An investment thesis doesn't have to be overly complicated. Instead, there can be just a handful of reasons why you think a stock will succeed. For Amazon (AMZN -1.45%), I think there's one compelling reason it will be a winning investment.
While there are other reasons why Amazon will be a winner in 2025, I really only need one: Amazon Web Services (AWS). AWS is my No. 1 reason to own Amazon stock, and it looks primed to lead Amazon next year.
The cloud computing revolution is still in its early stages
AWS is Amazon's cloud computing service. Cloud computing has become extremely popular, giving clients access to easily scalable computing power. For example, a client could use a certain amount of computing capacity to run its everyday operations, but it can also rent high-powered GPUs (graphics processing units) for a set time period to train an AI model. Not every company needs to have a dedicated server for training AI, which is why using a cloud computing option like AWS is a great idea.
Furthermore, when this computing work is outsourced to a cloud computing provider, the clients don't have to worry about servers breaking down, maintenance, or employing people to do that work. That all falls on Amazon's shoulders.
However, we're not at a point where everything is done on the cloud. This is why Grand View Research (along with many other firms) projects massive growth in the cloud computing space over the next few years. They believe the cloud computing market is set to grow from $602 billion in 2023 to $2.39 trillion by 2030. That's a compound annual growth rate (CAGR) of 21.2%, impressive considering the industry's overall size.
AWS won't be able to capture all the pieces of that pie, but with Amazon holding the top spot in terms of infrastructure market share, it's well-positioned.
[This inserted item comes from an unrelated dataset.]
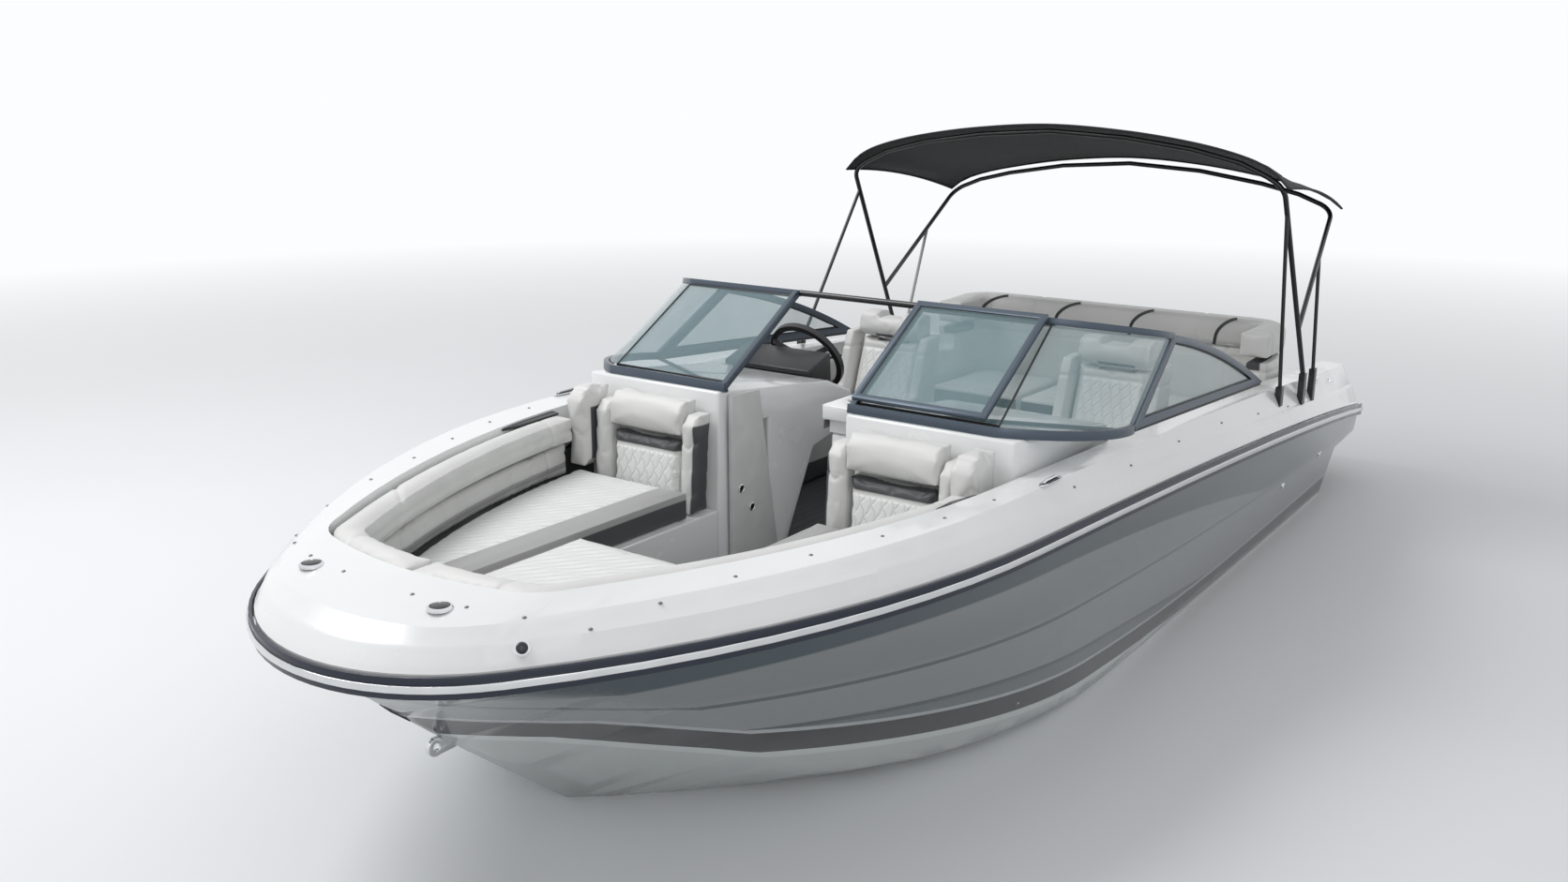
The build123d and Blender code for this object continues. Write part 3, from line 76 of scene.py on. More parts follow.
def set_camera():
    """Camera at the photograph's place."""
    lens = bpy.data.cameras.new("camera")
    lens.sensor_width = 36.0
    lens.lens = CAMERA_LENS
    camera = bpy.data.objects.new("camera", lens)
    camera.location = CAMERA_PLACE
    camera.rotation_euler = (math.radians(90 - CAMERA_DOWN), 0, math.radians(CAMERA_HEADING))
    bpy.context.scene.collection.objects.link(camera)
    bpy.context.scene.camera = camera


set_camera()


def operation(name, swapped=False):
    """Method that makes one maths node of a tone and what it is combined with."""
    def method(tone, *others):
        values = (*others, tone) if swapped else (tone, *others)
        return tone.nodes.node("ShaderNodeMath", {"operation": name}, dict(enumerate(values)))
    return method


class Tone:
    """A shader socket that can be added, scaled and compared like a number."""

    def __init__(self, nodes, socket):
        self.nodes = nodes
        self.socket = socket

    __add__, __radd__ = operation("ADD"), operation("ADD", swapped=True)
    __sub__, __rsub__ = operation("SUBTRACT"), operation("SUBTRACT", swapped=True)
    __mul__, __rmul__ = operation("MULTIPLY"), operation("MULTIPLY", swapped=True)
    __truediv__, __rtruediv__ = operation("DIVIDE"), operation("DIVIDE", swapped=True)
    __pow__, __rpow__ = operation("POWER"), operation("POWER", swapped=True)
    __gt__ = operation("GREATER_THAN")
    __lt__ = operation("LESS_THAN")
    __abs__ = operation("ABSOLUTE")
    least = operation("MINIMUM")
    most = operation("MAXIMUM")
    sine = operation("SINE")
    pingpong = operation("PINGPONG")

    def wrapped(self, step):
        """Distance to the nearest multiple of step."""
        return self.pingpong(step / 2)

    def ramp(self, low, high, start=0.0, end=1.0):
        """Straight rise from start at low to end at high, held beyond."""
        sockets = {"Value": self, "From Min": low, "From Max": high, "To Min": start, "To Max": end}
        return self.nodes.node("ShaderNodeMapRange", {"clamp": True}, sockets)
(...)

Cloud computing is a huge shift in general computing infrastructure, but it's also benefiting from the various artificial intelligence (AI) workloads that are popping up. This provides massive tailwinds for Amazon, as AWS makes up a significant chunk of its business.
AWS has caused Amazon's stock price to swell
There are several other companies with solid cloud computing offerings, but none affect the overall business more than AWS does with Amazon. That's because Amazon's primary business is made up of fairly low-margin commerce sales, while AWS provides a huge profit boost.
In Q3, AWS made up 17% of overall sales, yet accounted for 60% of operating income. That's because AWS has an incredibly strong operating margin, coming in at 38% compared to its North American commerce division's 5.9% margin. As long as AWS can maintain its profit margins and continue growing at its current 19% year-over-year pace, Amazon as a whole will continue to succeed and rapidly grow profits.
This is also why Amazon shares command a fairly high premium compared to its tech peers:
At 44 times forward earnings, Amazon isn't cheap. However, with more than half of its profits tied to a high-margin and high-growth sector, it starts to make sense why Amazon is valued at a similar level to Nvidia.
Cloud computing should continue to see huge growth over the next several years, and AWS is primed to capitalize on that growth. I think that is a very compelling reason to buy and hold Amazon stock for 2025, although there are still other reasons why Amazon is a buy heading into 2025 besides AWS.